Gambling.com Group (GAMB) has released its earnings for the first quarter of 2026, revealing a revenue of $40.4 million, slightly surpassing the expected $40.2 million. This announcement coincides with a significant 25% reduction in workforce, a move described by incoming CEO Kevin McCrystle as part of the company’s shift towards an AI-focused operational model.

The company’s stable revenue performance was overshadowed by increased costs of sales and rising marketing expenditures, reflecting its rapid transition away from traditional organic SEO strategies.

Adjusted EBITDA fell by 43.4% year-over-year to $9.0 million, while adjusted EPS dropped dramatically from $0.46 to $0.09, marking an 80.4% decrease. Despite these declines, the results exceeded analysts' expectations, with EPS beating forecasts by 28%.

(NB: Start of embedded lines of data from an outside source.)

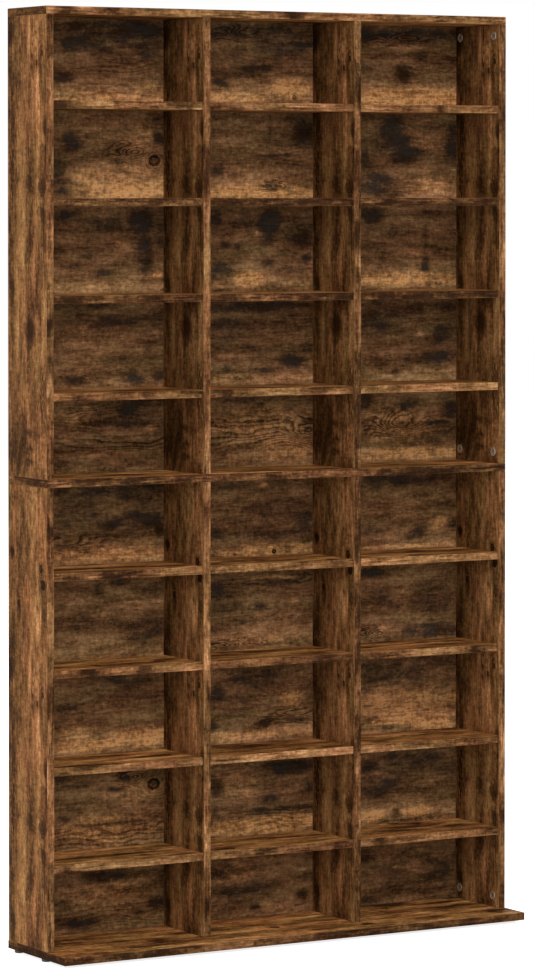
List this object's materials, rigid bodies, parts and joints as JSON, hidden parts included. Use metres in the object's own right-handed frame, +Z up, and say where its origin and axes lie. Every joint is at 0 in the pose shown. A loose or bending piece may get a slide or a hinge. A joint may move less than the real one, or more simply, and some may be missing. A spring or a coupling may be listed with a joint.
{
  "type": "cd dvd storage tower",
  "caption": "Tall open storage tower for discs: two stacked three-column shelf units in smoked-oak board on a deeper base plate.",
  "frame": {"origin": "on the floor, under the middle of the base plate's outline", "axes": "+Z up, the open front faces -Y, +X to the right as seen from the front"},
  "size_m": [1.02, 0.23, 1.781],
  "materials": {
    "oak_boards": "smoked-oak decor foil, satin",
    "back_panels": "smoked-oak decor foil on thin hardboard, satin",
    "cam_zinc": "zinc-plated, dull",
    "glide_plastic": "matt"
  },
  "bodies": {
    "root": {"base_plate": "oak_boards", "middle_board": "oak_boards", "top_board": "oak_boards", "lower_side_left": "oak_boards", "lower_divider_left": "oak_boards", "lower_divider_right": "oak_boards", "lower_side_right": "oak_boards", "shelf_lower_left_1": "oak_boards", "shelf_lower_left_2": "oak_boards", "shelf_lower_left_3": "oak_boards", "shelf_lower_left_4": "oak_boards", "back_lower_left": "back_panels", "shelf_lower_middle_1": "oak_boards", "shelf_lower_middle_2": "oak_boards", "shelf_lower_middle_3": "oak_boards", "shelf_lower_middle_4": "oak_boards", "back_lower_middle": "back_panels", "shelf_lower_right_1": "oak_boards", "shelf_lower_right_2": "oak_boards", "shelf_lower_right_3": "oak_boards", "shelf_lower_right_4": "oak_boards", "back_lower_right": "back_panels", "cam_lock_lower_left_bottom_front": "cam_zinc", "cam_lock_lower_left_bottom_rear": "cam_zinc", "cam_lock_lower_right_bottom_front": "cam_zinc", "cam_lock_lower_right_bottom_rear": "cam_zinc", "upper_side_left": "oak_boards", "upper_divider_left": "oak_boards", "upper_divider_right": "oak_boards", "upper_side_right": "oak_boards", "shelf_upper_left_1": "oak_boards", "shelf_upper_left_2": "oak_boards", "shelf_upper_left_3": "oak_boards", "shelf_upper_left_4": "oak_boards", "back_upper_left": "back_panels", "shelf_upper_middle_1": "oak_boards", "shelf_upper_middle_2": "oak_boards", "shelf_upper_middle_3": "oak_boards", "shelf_upper_middle_4": "oak_boards", "back_upper_middle": "back_panels", "shelf_upper_right_1": "oak_boards", "shelf_upper_right_2": "oak_boards", "shelf_upper_right_3": "oak_boards", "shelf_upper_right_4": "oak_boards", "back_upper_right": "back_panels", "cam_lock_upper_left_bottom_front": "cam_zinc", "cam_lock_upper_left_bottom_rear": "cam_zinc", "cam_lock_upper_left_top_front": "cam_zinc", "cam_lock_upper_left_top_rear": "cam_zinc", "cam_lock_upper_right_bottom_front": "cam_zinc", "cam_lock_upper_right_bottom_rear": "cam_zinc", "cam_lock_upper_right_top_front": "cam_zinc", "cam_lock_upper_right_top_rear": "cam_zinc", "foot_left_front": "glide_plastic", "foot_left_rear": "glide_plastic", "foot_middle_front": "glide_plastic", "foot_middle_rear": "glide_plastic", "foot_right_front": "glide_plastic", "foot_right_rear": "glide_plastic"}
  },
  "joints": []
}
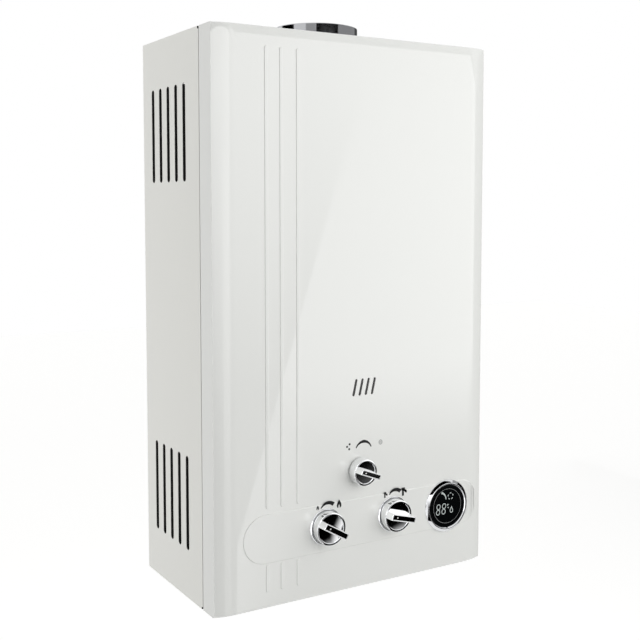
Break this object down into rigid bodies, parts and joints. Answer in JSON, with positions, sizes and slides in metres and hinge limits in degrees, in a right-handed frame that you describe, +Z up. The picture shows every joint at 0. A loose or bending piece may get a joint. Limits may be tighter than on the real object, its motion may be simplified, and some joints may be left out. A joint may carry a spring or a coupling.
{
  "type": "tankless gas water heater",
  "caption": "Wall-hung instantaneous gas water heater with a flue collar, louvred casing, chromed control knobs and a round display.",
  "frame": {"origin": "on the wall plane (the rear face of the casing), on the centre line, level with the bottom of the casing", "axes": "+X to the right seen from the front, +Y towards the wall, +Z up"},
  "size_m": [0.428, 0.2567, 0.7945],
  "materials": {
    "casing_enamel": "satin",
    "cover_enamel": "satin",
    "screw_steel": "satin",
    "sight_glass": "gloss",
    "flue_steel": "gloss",
    "galvanised": "satin",
    "copper": "satin",
    "brass": "satin",
    "stainless": "satin",
    "ceramic": "gloss",
    "die_cast": "satin",
    "knob_chrome": "gloss",
    "bezel_chrome": "gloss",
    "display_chrome": "gloss",
    "display_black": "gloss",
    "rubber": "matte",
    "black_plastic": "matte",
    "grey_plastic": "matte",
    "board_green": "satin",
    "cell_wrap": "satin"
  },
  "bodies": {
    "heater": {"rear_casing": "casing_enamel", "front_cover": "cover_enamel", "casing_screws": "screw_steel", "sight_glass": "sight_glass", "flue_collar": "flue_steel", "draft_hood": "galvanised", "hood_neck": "galvanised", "casing_floor": "casing_enamel", "exchanger_shell": "copper", "fin_stack": "copper", "fin_tubes": "copper", "coil_pipe": "copper", "cold_pipe": "copper", "hot_pipe": "copper", "union_nuts": "brass", "overheat_switch": "black_plastic", "burner_bars": "stainless", "burner_frame": "galvanised", "gas_manifold": "die_cast", "gas_nozzles": "brass", "electrode_bracket": "galvanised", "electrode_insulators": "ceramic", "electrode_tips": "stainless", "gas_valve_body": "die_cast", "solenoid_valve": "stainless", "season_valve_body": "die_cast", "shaft_glands": "brass", "valve_bracket": "galvanised", "chassis_screws": "screw_steel", "water_valve_body": "brass", "diaphragm": "rubber", "diaphragm_cover": "brass", "micro_switch": "black_plastic", "hot_outlet": "brass", "gas_inlet": "brass", "cold_inlet": "brass", "port_washers": "rubber", "port_nuts": "brass", "knob_bezels": "bezel_chrome", "display_bezel": "display_chrome", "display_lens": "display_black", "display_housing": "black_plastic", "display_board": "board_green", "igniter_box": "black_plastic", "battery_box": "grey_plastic", "battery_lid_pin": "stainless", "battery_cells": "cell_wrap", "battery_contacts": "stainless"},
    "season_control": {"season_shaft": "brass", "season_knob": "knob_chrome"},
    "gas_control": {"gas_shaft": "brass", "gas_knob": "knob_chrome"},
    "water_control": {"water_spindle": "brass", "water_knob": "knob_chrome"},
    "link": {"push_rod": "stainless", "gas_valve_disc": "rubber", "return_spring": "stainless"},
    "flow_lever": {"switch_lever": "stainless"},
    "drain": {"drain_knob": "grey_plastic"},
    "lid": {"battery_lid": "grey_plastic"}
  },
  "joints": [
    {"name": "season_turn", "type": "hinge", "parent": "heater", "child": "season_control", "pos_m": [0, -0.228, 0.162], "axis": [0, 1, 0], "range_deg": [0, 138]},
    {"name": "gas_turn", "type": "hinge", "parent": "heater", "child": "gas_control", "pos_m": [-0.054, -0.228, 0.094], "axis": [0, 1, 0], "range_deg": [0, 120]},
    {"name": "water_turn", "type": "hinge", "parent": "heater", "child": "water_control", "pos_m": [0.054, -0.228, 0.094], "axis": [0, 1, 0], "range_deg": [0, 150]},
    {"name": "link_slide", "type": "slide", "parent": "heater", "child": "link", "axis": [-1, 0, 0], "range_m": [0, 0.004], "stiffness_N_per_m": 800, "springref_m": -0.005, "deforming": ["return_spring"]},
    {"name": "lever_swing", "type": "hinge", "parent": "heater", "child": "flow_lever", "pos_m": [0.016, -0.11, 0.124], "axis": [0, 1, 0], "range_deg": [0, 10]},
    {"name": "drain_turn", "type": "hinge", "parent": "heater", "child": "drain", "pos_m": [0.092, -0.11, -0.01], "axis": [0, 0, 1], "range_deg": [0, 270]},
    {"name": "lid_swing", "type": "hinge", "parent": "heater", "child": "lid", "pos_m": [0.154, -0.1274, -0.0057], "axis": [1, 0, 0], "range_deg": [0, 110]}
  ],
  "couplings": [
    {"joint": "lever_swing", "follows": "link_slide", "rad_per_m": 40.8}
  ]
}
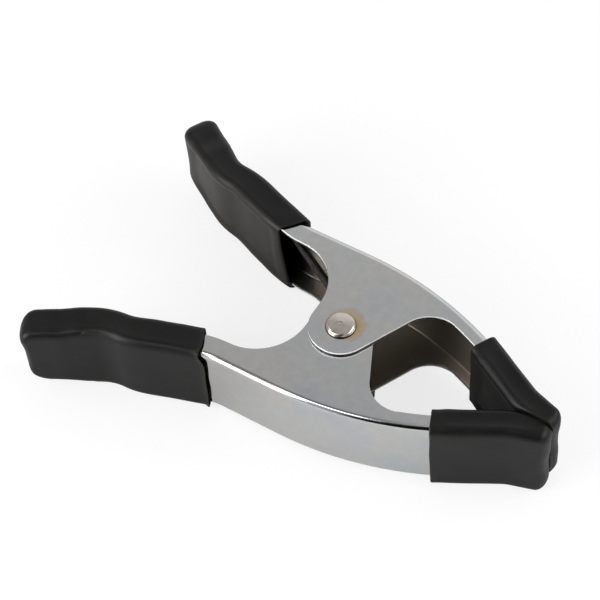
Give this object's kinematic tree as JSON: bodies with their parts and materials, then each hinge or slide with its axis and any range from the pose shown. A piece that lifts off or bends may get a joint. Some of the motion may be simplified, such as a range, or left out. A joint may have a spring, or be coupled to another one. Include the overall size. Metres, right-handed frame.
{
  "type": "spring clamp",
  "caption": "Hand spring clamp: two riveted steel channel arms, a torsion spring, and vinyl sleeves on handles and jaws.",
  "frame": {"origin": "in the bite of the closed jaws, on the plane where the two boots meet and at the middle of the clamp's height", "axes": "+X from the pivot to the jaws, out of the bite; +Y towards the left arm; +Z along the pivot axis towards the rivet's domed head; the clamp lies on its side"},
  "size_m": [0.1526, 0.0952, 0.0298],
  "materials": {
    "zinc_plated_steel": "bright zinc plating on pressed sheet, faintly cloudy",
    "rivet_steel": "plain plated rivet head, slightly warm",
    "spring_wire": "oiled dark spring wire",
    "black_vinyl": "satin black dipped vinyl, soft edges"
  },
  "bodies": {
    "left_half": {"left_arm": "zinc_plated_steel", "pivot_rivet": "rivet_steel", "torsion_spring": "spring_wire", "left_grip": "black_vinyl", "left_jaw_boot": "black_vinyl"},
    "right_half": {"right_arm": "zinc_plated_steel", "right_grip": "black_vinyl", "right_jaw_boot": "black_vinyl"}
  },
  "joints": [
    {"name": "jaw_pivot", "type": "hinge", "parent": "left_half", "child": "right_half", "pos_m": [-0.064, 0, 0], "axis": [0, 0, -1], "range_deg": [0, 45], "stiffness_Nm_per_rad": 0.05, "springref_deg": -20.05, "deforming": ["torsion_spring"]}
  ]
}
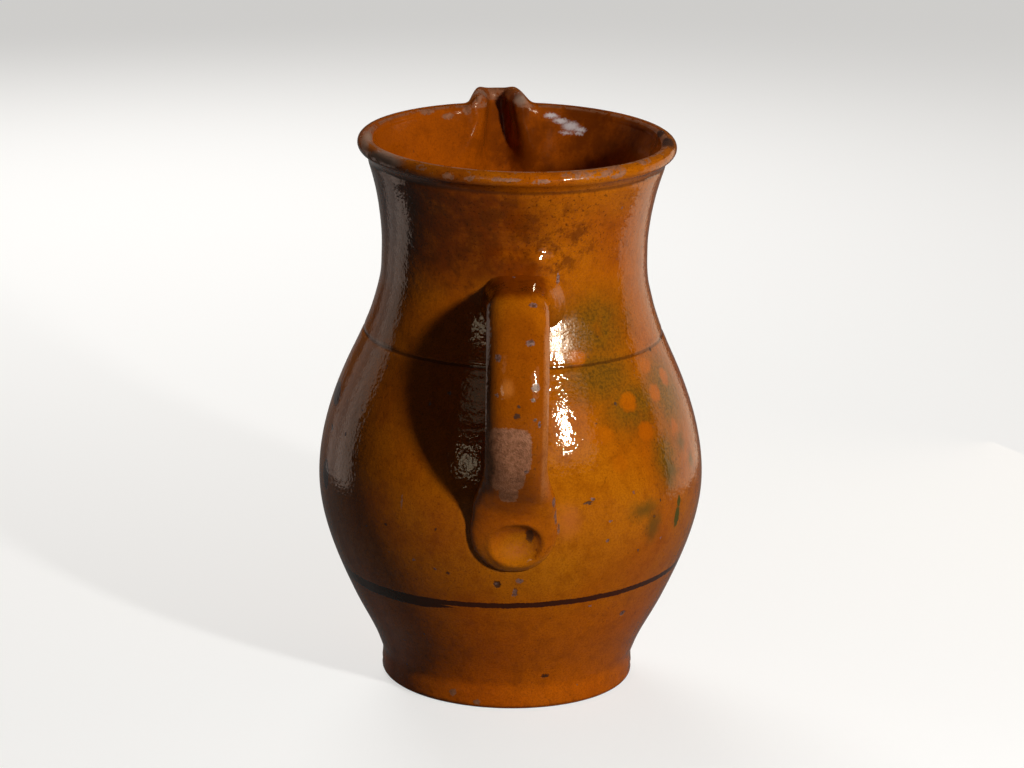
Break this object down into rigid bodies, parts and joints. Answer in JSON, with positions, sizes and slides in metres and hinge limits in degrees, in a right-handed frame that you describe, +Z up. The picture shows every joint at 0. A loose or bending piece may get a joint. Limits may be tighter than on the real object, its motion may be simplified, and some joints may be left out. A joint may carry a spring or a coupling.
{
  "type": "glazed ceramic jug",
  "caption": "Round-bellied glazed earthenware pouring jug with a rolled lip, a pinched spout and a strap handle opposite it.",
  "frame": {"origin": "centre of the flat underside that the jug stands on", "axes": "+Z up along the axis of the thrown body, -Y towards the handle, +Y towards the spout, +X across the mouth"},
  "size_m": [0.1729, 0.2002, 0.2533],
  "materials": {
    "glaze": "glossy honey-brown lead-type glaze over earthenware, worn through at the lip and on the handle"
  },
  "bodies": {
    "root": {"jug": "glaze"}
  },
  "joints": []
}
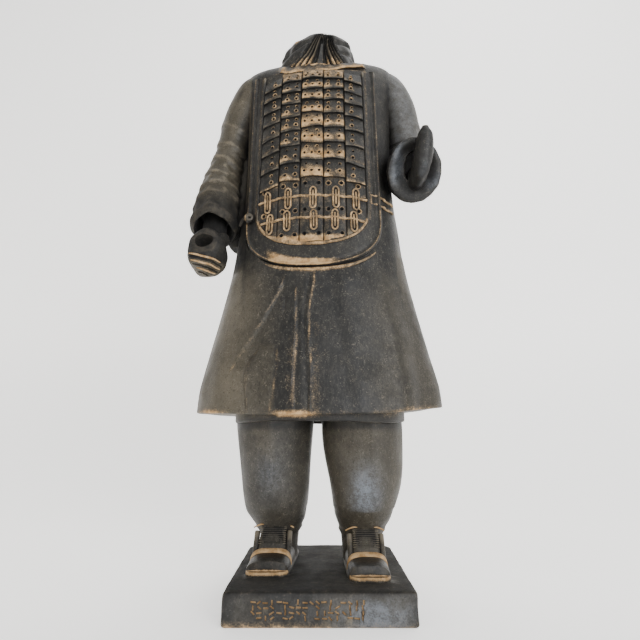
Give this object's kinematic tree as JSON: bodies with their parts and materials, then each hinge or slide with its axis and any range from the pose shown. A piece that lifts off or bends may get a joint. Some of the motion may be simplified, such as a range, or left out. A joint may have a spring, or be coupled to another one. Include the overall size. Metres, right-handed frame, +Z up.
{
  "type": "terracotta warrior statue",
  "caption": "Headless standing armoured figure in blackened fired clay, cast in one with its plinth, with an open neck socket and a pierced fist",
  "frame": {"origin": "centre of the plinth's underside", "axes": "+Z up, the figure faces -Y, its left hand is on +X"},
  "size_m": [0.207, 0.1372, 0.4785],
  "materials": {
    "blackened_clay": "fired clay, blackened and burnished, with ochre clay rubbed bare on the raised carving"
  },
  "bodies": {
    "root": {"warrior": "blackened_clay"}
  },
  "joints": []
}
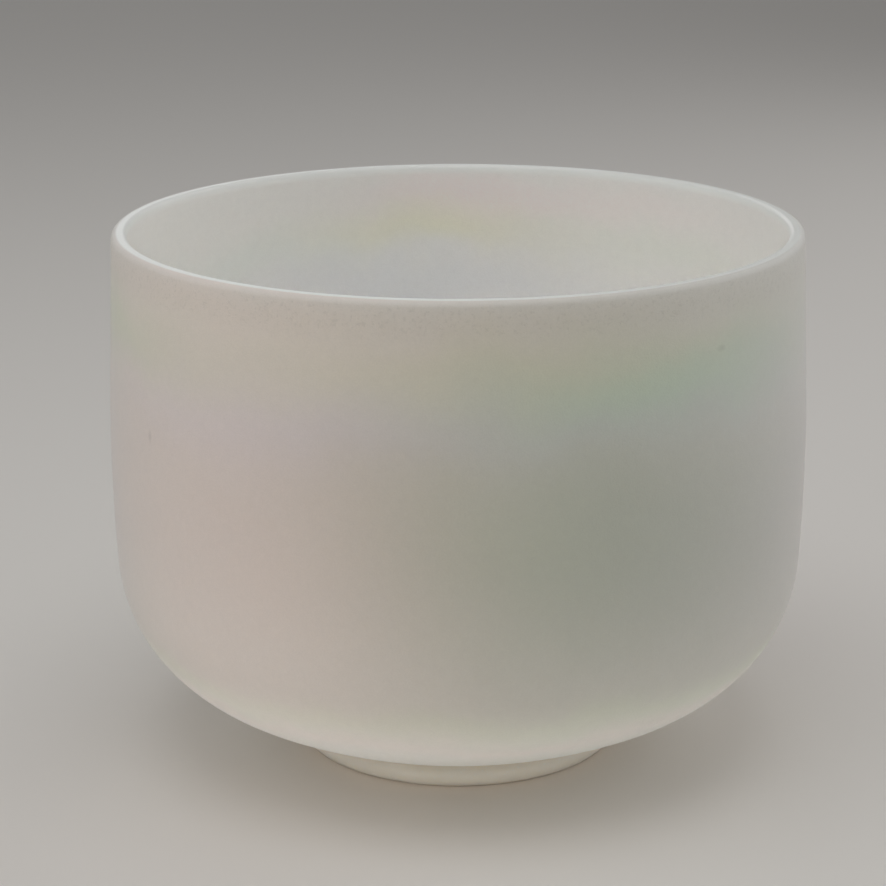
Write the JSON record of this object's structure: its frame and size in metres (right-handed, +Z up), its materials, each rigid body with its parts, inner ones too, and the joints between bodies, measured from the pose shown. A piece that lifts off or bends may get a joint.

Management anticipates that the layoffs will result in annual savings of approximately $13 million, with about half of this amount expected to materialize in the latter half of 2026. In comments accompanying the earnings release, McCrystle emphasized the ongoing integration of AI into the company's operations, stating, “This shift to AI-first working principles enables a proposed restructure of teams that is expected to drive substantial annualized cost savings.”

Key highlights from the earnings report included a 13% revenue increase in Sports Data Services, contrasting with a 5% decline in the legacy marketing segment. The volatility caused by Google’s search algorithm updates and regulatory challenges in Finland, along with tax increases in the UK, further complicated the business landscape.

The adjusted EBITDA margin has decreased from 39% last year to 22%, attributed to the near-term margin effects of expanding into more costly non-SEO traffic channels.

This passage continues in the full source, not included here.